Work to complete:
Please repeat all of the listing exactly.

Information shown:
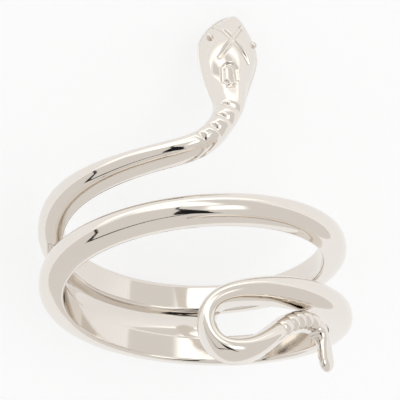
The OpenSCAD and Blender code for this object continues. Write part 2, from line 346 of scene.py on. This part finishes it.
def all_stations():
    shares = [0.1 + 0.9 * k / SNOUT_STEPS for k in range(SNOUT_STEPS + 1)]
    us = [head_station_at(HEAD_TOP_Z - SNOUT_ROUND * share**2) for share in shares]
    # Columns: from, to, step
    spans = [
        (us[-1] + 0.02, 4.6, 0.02),
        (4.62, 7.15, 0.025),
        (7.2, 10, 0.09),
        (10, 25, 0.08),
        (25, 33.4, 0.09),
        (33.42, 36.8, 0.03),
        (36.85, TAIL_LAST - 0.5, 0.08),
    ]
    for first, last, step in spans:
        us += list(np.arange(first, last, step))
    us += [TAIL_LAST - TIP_SPAN * (1 - k / TIP_STEPS) ** 2 - 0.001 for k in range(TIP_STEPS + 1)]
    return [station(u) for u in us]


STATION_VALUES = ("width", "thick", "head", "tail", "end", "groove")


# One small function adds a node with its settings and its inputs, which are values or sockets
def add_node(tree, kind, inputs=(), **settings):
    node = tree.nodes.new(kind)
    for name, value in settings.items():
        setattr(node, name, value)
    for key, value in dict(inputs).items():
        socket = node.inputs[key]
        if isinstance(value, bpy.types.NodeSocket):
            tree.links.new(value, socket)
        else:
            socket.default_value = value
    return node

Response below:
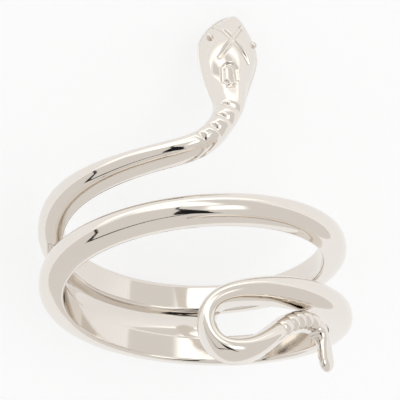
The OpenSCAD and Blender code for this object continues. Write part 2, from line 346 of scene.py on. This part finishes it.
def all_stations():
    shares = [0.1 + 0.9 * k / SNOUT_STEPS for k in range(SNOUT_STEPS + 1)]
    us = [head_station_at(HEAD_TOP_Z - SNOUT_ROUND * share**2) for share in shares]
    # Columns: from, to, step
    spans = [
        (us[-1] + 0.02, 4.6, 0.02),
        (4.62, 7.15, 0.025),
        (7.2, 10, 0.09),
        (10, 25, 0.08),
        (25, 33.4, 0.09),
        (33.42, 36.8, 0.03),
        (36.85, TAIL_LAST - 0.5, 0.08),
    ]
    for first, last, step in spans:
        us += list(np.arange(first, last, step))
    us += [TAIL_LAST - TIP_SPAN * (1 - k / TIP_STEPS) ** 2 - 0.001 for k in range(TIP_STEPS + 1)]
    return [station(u) for u in us]


STATION_VALUES = ("width", "thick", "head", "tail", "end", "groove")


# One small function adds a node with its settings and its inputs, which are values or sockets
def add_node(tree, kind, inputs=(), **settings):
    node = tree.nodes.new(kind)
    for name, value in settings.items():
        setattr(node, name, value)
    for key, value in dict(inputs).items():
        socket = node.inputs[key]
        if isinstance(value, bpy.types.NodeSocket):
            tree.links.new(value, socket)
        else:
            socket.default_value = value
    return node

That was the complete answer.